# [Task objective]
Reproduce each line of the material precisely.

# [Supplied entries]

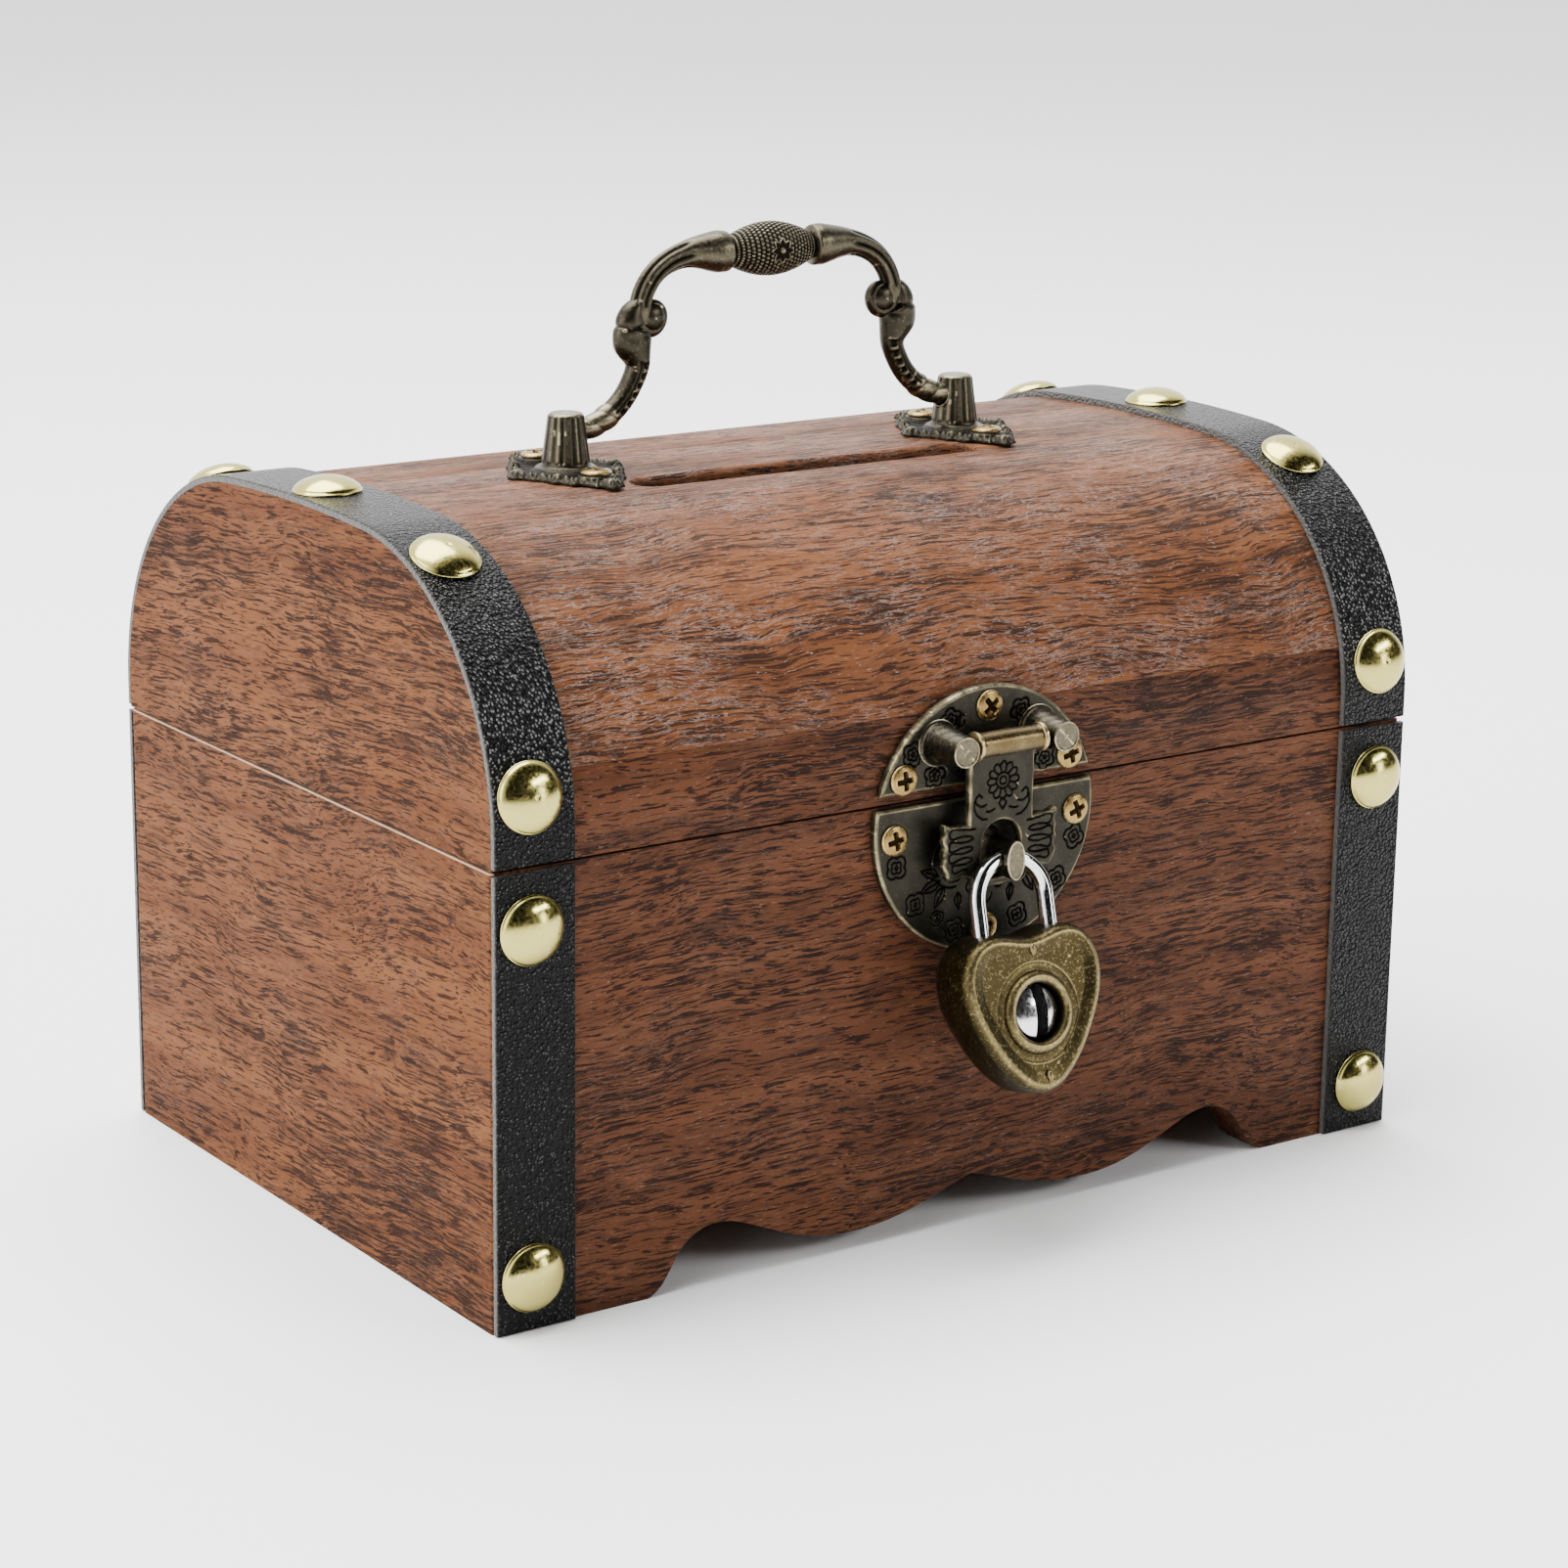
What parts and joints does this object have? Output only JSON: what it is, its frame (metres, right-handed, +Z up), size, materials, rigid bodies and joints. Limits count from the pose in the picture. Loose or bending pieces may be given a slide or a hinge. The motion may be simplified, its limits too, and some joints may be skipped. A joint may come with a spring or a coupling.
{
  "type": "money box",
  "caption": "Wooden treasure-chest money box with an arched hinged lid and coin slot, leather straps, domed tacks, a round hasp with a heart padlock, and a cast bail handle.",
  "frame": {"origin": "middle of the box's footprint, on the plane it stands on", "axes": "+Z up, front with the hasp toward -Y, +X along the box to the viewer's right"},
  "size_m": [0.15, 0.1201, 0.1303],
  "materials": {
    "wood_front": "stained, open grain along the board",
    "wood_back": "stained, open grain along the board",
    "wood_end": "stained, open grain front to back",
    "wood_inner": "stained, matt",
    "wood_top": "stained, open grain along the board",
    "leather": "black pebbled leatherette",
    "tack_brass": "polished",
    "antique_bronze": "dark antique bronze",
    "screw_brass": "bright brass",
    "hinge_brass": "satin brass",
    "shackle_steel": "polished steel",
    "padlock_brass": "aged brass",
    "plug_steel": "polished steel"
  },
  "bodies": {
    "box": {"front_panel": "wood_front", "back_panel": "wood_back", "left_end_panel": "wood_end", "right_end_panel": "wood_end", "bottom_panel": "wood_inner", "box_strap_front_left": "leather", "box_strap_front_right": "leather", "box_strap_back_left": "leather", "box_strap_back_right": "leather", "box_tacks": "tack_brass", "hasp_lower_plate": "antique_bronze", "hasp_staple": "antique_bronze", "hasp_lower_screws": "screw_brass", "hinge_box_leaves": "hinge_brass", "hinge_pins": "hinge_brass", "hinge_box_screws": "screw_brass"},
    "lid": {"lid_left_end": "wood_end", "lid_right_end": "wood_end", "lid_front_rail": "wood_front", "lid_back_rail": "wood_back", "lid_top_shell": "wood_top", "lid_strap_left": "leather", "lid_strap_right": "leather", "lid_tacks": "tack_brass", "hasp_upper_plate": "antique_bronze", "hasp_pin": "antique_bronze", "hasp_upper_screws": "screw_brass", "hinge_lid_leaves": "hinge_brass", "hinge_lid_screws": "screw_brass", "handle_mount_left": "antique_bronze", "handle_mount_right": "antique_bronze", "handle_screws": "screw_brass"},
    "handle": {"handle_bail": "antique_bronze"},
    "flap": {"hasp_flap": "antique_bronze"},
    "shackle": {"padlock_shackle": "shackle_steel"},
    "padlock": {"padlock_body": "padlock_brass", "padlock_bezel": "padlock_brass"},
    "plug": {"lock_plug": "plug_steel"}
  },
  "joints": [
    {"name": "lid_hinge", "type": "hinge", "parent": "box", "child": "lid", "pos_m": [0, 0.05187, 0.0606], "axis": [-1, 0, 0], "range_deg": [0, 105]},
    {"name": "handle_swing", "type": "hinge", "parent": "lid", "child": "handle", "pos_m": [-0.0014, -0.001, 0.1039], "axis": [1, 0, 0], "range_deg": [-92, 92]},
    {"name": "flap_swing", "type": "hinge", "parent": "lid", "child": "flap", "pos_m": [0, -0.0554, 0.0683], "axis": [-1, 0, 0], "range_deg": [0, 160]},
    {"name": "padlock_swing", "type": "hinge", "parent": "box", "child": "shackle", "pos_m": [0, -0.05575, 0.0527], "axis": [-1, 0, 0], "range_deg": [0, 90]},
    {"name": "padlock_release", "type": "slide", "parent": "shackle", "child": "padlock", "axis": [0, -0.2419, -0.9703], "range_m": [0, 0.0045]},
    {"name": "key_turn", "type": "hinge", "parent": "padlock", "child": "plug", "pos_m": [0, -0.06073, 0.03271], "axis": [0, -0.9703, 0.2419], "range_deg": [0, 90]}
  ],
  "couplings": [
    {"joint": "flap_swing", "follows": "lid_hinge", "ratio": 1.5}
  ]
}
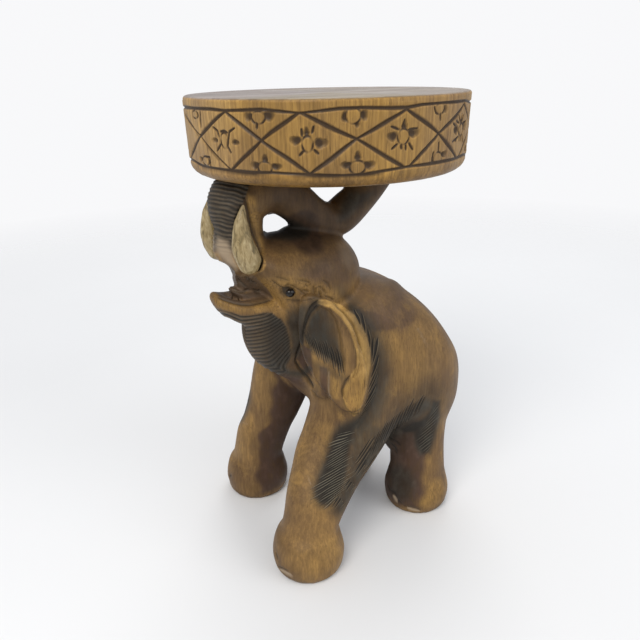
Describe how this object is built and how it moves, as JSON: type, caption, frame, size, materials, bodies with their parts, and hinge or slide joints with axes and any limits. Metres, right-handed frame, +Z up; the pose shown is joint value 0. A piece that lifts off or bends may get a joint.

# [Expected output]
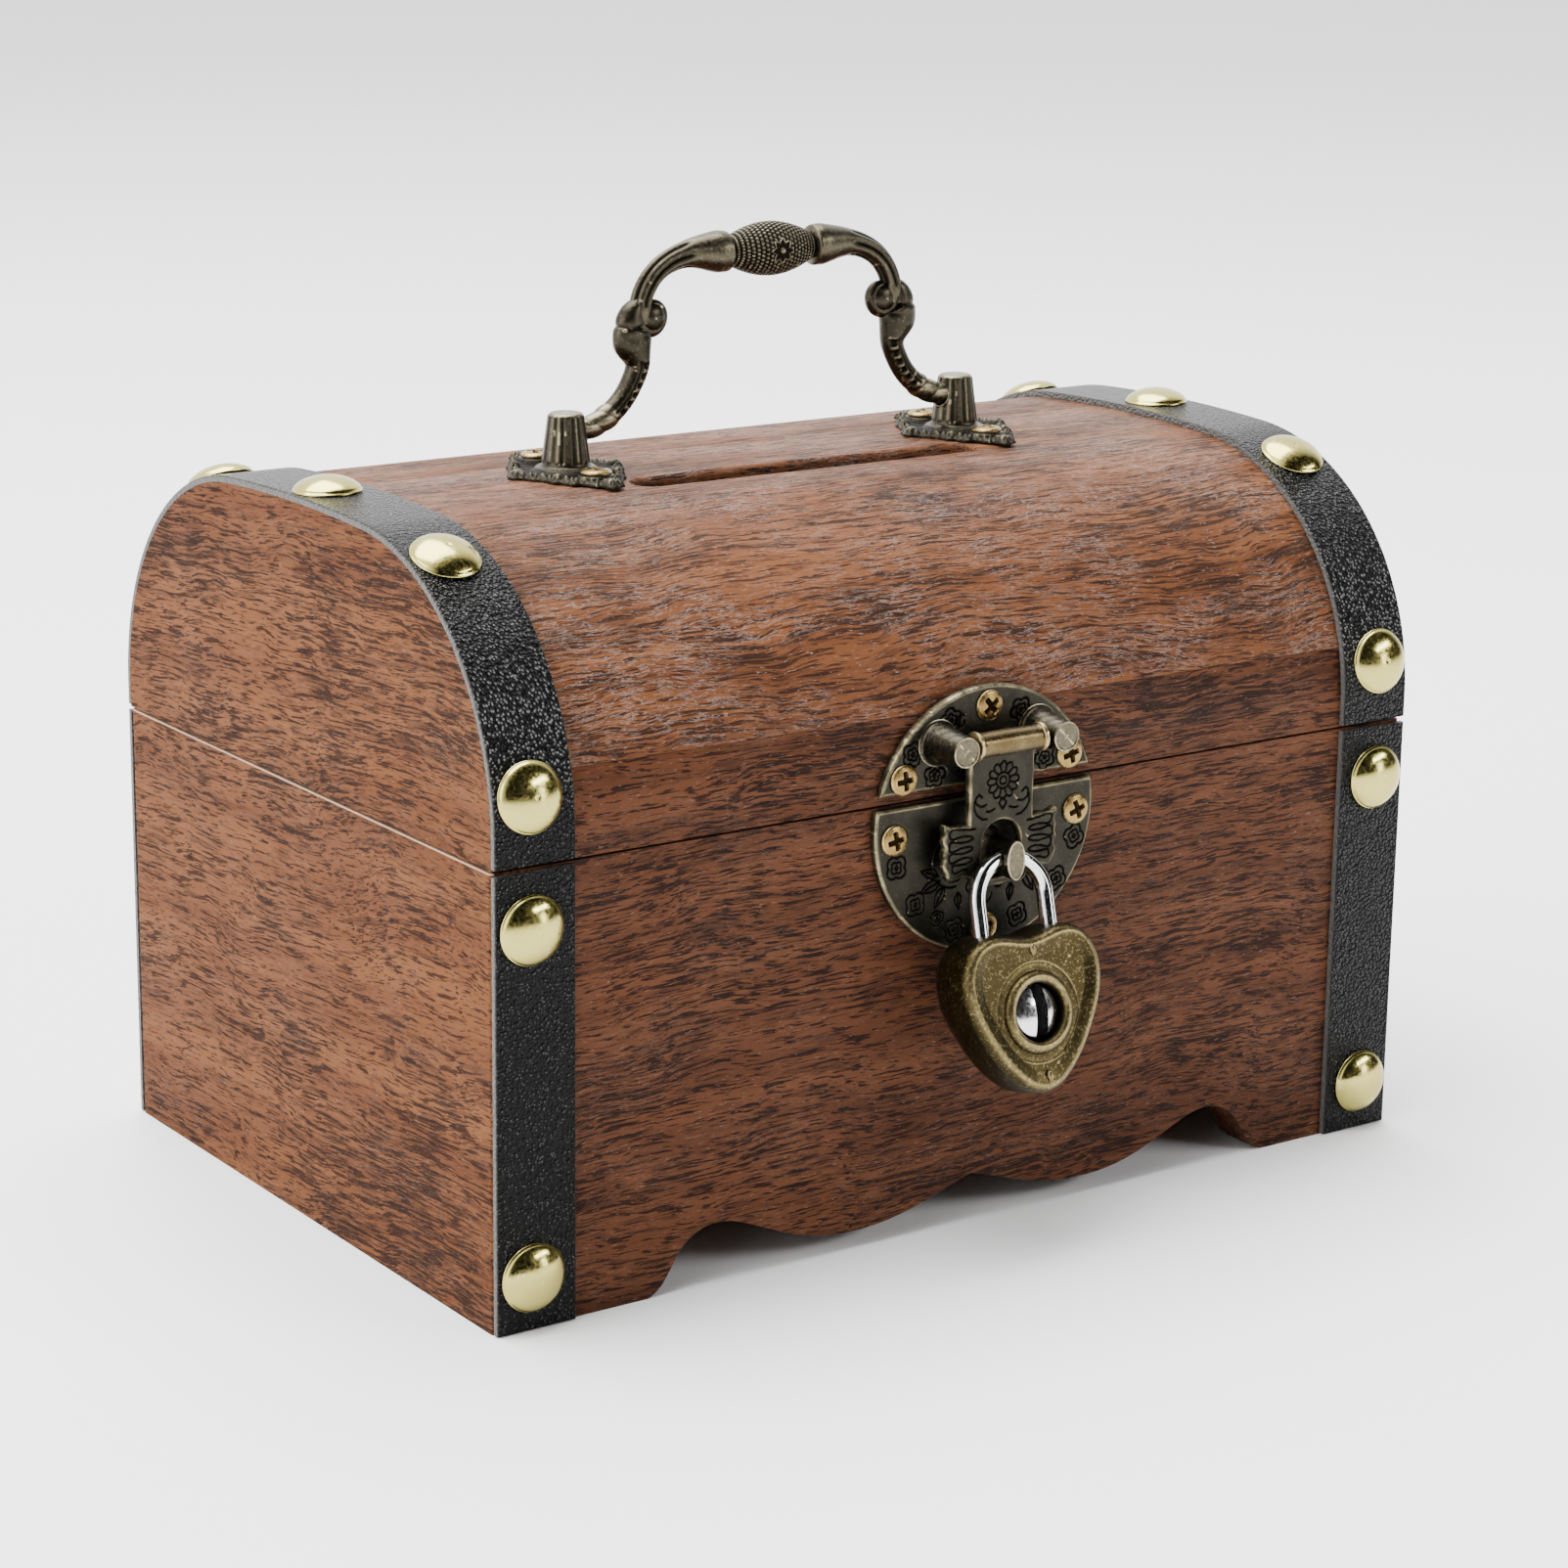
What parts and joints does this object have? Output only JSON: what it is, its frame (metres, right-handed, +Z up), size, materials, rigid bodies and joints. Limits count from the pose in the picture. Loose or bending pieces may be given a slide or a hinge. The motion may be simplified, its limits too, and some joints may be skipped. A joint may come with a spring or a coupling.
{
  "type": "money box",
  "caption": "Wooden treasure-chest money box with an arched hinged lid and coin slot, leather straps, domed tacks, a round hasp with a heart padlock, and a cast bail handle.",
  "frame": {"origin": "middle of the box's footprint, on the plane it stands on", "axes": "+Z up, front with the hasp toward -Y, +X along the box to the viewer's right"},
  "size_m": [0.15, 0.1201, 0.1303],
  "materials": {
    "wood_front": "stained, open grain along the board",
    "wood_back": "stained, open grain along the board",
    "wood_end": "stained, open grain front to back",
    "wood_inner": "stained, matt",
    "wood_top": "stained, open grain along the board",
    "leather": "black pebbled leatherette",
    "tack_brass": "polished",
    "antique_bronze": "dark antique bronze",
    "screw_brass": "bright brass",
    "hinge_brass": "satin brass",
    "shackle_steel": "polished steel",
    "padlock_brass": "aged brass",
    "plug_steel": "polished steel"
  },
  "bodies": {
    "box": {"front_panel": "wood_front", "back_panel": "wood_back", "left_end_panel": "wood_end", "right_end_panel": "wood_end", "bottom_panel": "wood_inner", "box_strap_front_left": "leather", "box_strap_front_right": "leather", "box_strap_back_left": "leather", "box_strap_back_right": "leather", "box_tacks": "tack_brass", "hasp_lower_plate": "antique_bronze", "hasp_staple": "antique_bronze", "hasp_lower_screws": "screw_brass", "hinge_box_leaves": "hinge_brass", "hinge_pins": "hinge_brass", "hinge_box_screws": "screw_brass"},
    "lid": {"lid_left_end": "wood_end", "lid_right_end": "wood_end", "lid_front_rail": "wood_front", "lid_back_rail": "wood_back", "lid_top_shell": "wood_top", "lid_strap_left": "leather", "lid_strap_right": "leather", "lid_tacks": "tack_brass", "hasp_upper_plate": "antique_bronze", "hasp_pin": "antique_bronze", "hasp_upper_screws": "screw_brass", "hinge_lid_leaves": "hinge_brass", "hinge_lid_screws": "screw_brass", "handle_mount_left": "antique_bronze", "handle_mount_right": "antique_bronze", "handle_screws": "screw_brass"},
    "handle": {"handle_bail": "antique_bronze"},
    "flap": {"hasp_flap": "antique_bronze"},
    "shackle": {"padlock_shackle": "shackle_steel"},
    "padlock": {"padlock_body": "padlock_brass", "padlock_bezel": "padlock_brass"},
    "plug": {"lock_plug": "plug_steel"}
  },
  "joints": [
    {"name": "lid_hinge", "type": "hinge", "parent": "box", "child": "lid", "pos_m": [0, 0.05187, 0.0606], "axis": [-1, 0, 0], "range_deg": [0, 105]},
    {"name": "handle_swing", "type": "hinge", "parent": "lid", "child": "handle", "pos_m": [-0.0014, -0.001, 0.1039], "axis": [1, 0, 0], "range_deg": [-92, 92]},
    {"name": "flap_swing", "type": "hinge", "parent": "lid", "child": "flap", "pos_m": [0, -0.0554, 0.0683], "axis": [-1, 0, 0], "range_deg": [0, 160]},
    {"name": "padlock_swing", "type": "hinge", "parent": "box", "child": "shackle", "pos_m": [0, -0.05575, 0.0527], "axis": [-1, 0, 0], "range_deg": [0, 90]},
    {"name": "padlock_release", "type": "slide", "parent": "shackle", "child": "padlock", "axis": [0, -0.2419, -0.9703], "range_m": [0, 0.0045]},
    {"name": "key_turn", "type": "hinge", "parent": "padlock", "child": "plug", "pos_m": [0, -0.06073, 0.03271], "axis": [0, -0.9703, 0.2419], "range_deg": [0, 90]}
  ],
  "couplings": [
    {"joint": "flap_swing", "follows": "lid_hinge", "ratio": 1.5}
  ]
}
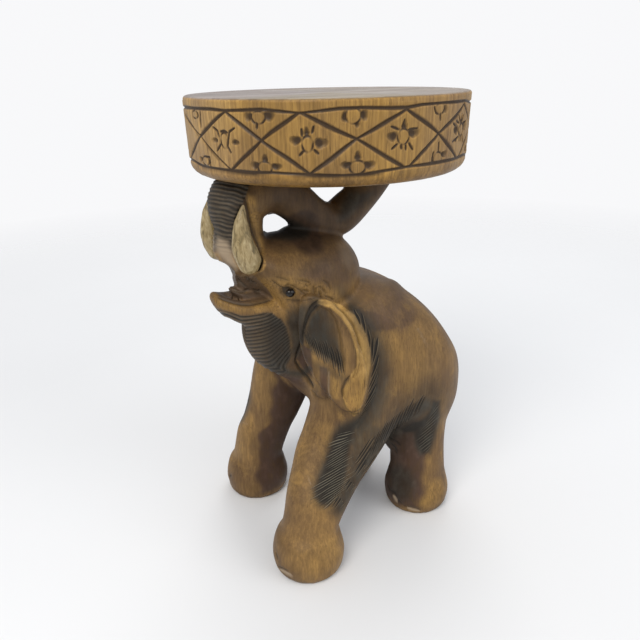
Describe how this object is built and how it moves, as JSON: type, caption, frame, size, materials, bodies with their parts, and hinge or slide joints with axes and any limits. Metres, right-handed frame, +Z up; the pose shown is joint value 0. A piece that lifts off or bends may get a joint.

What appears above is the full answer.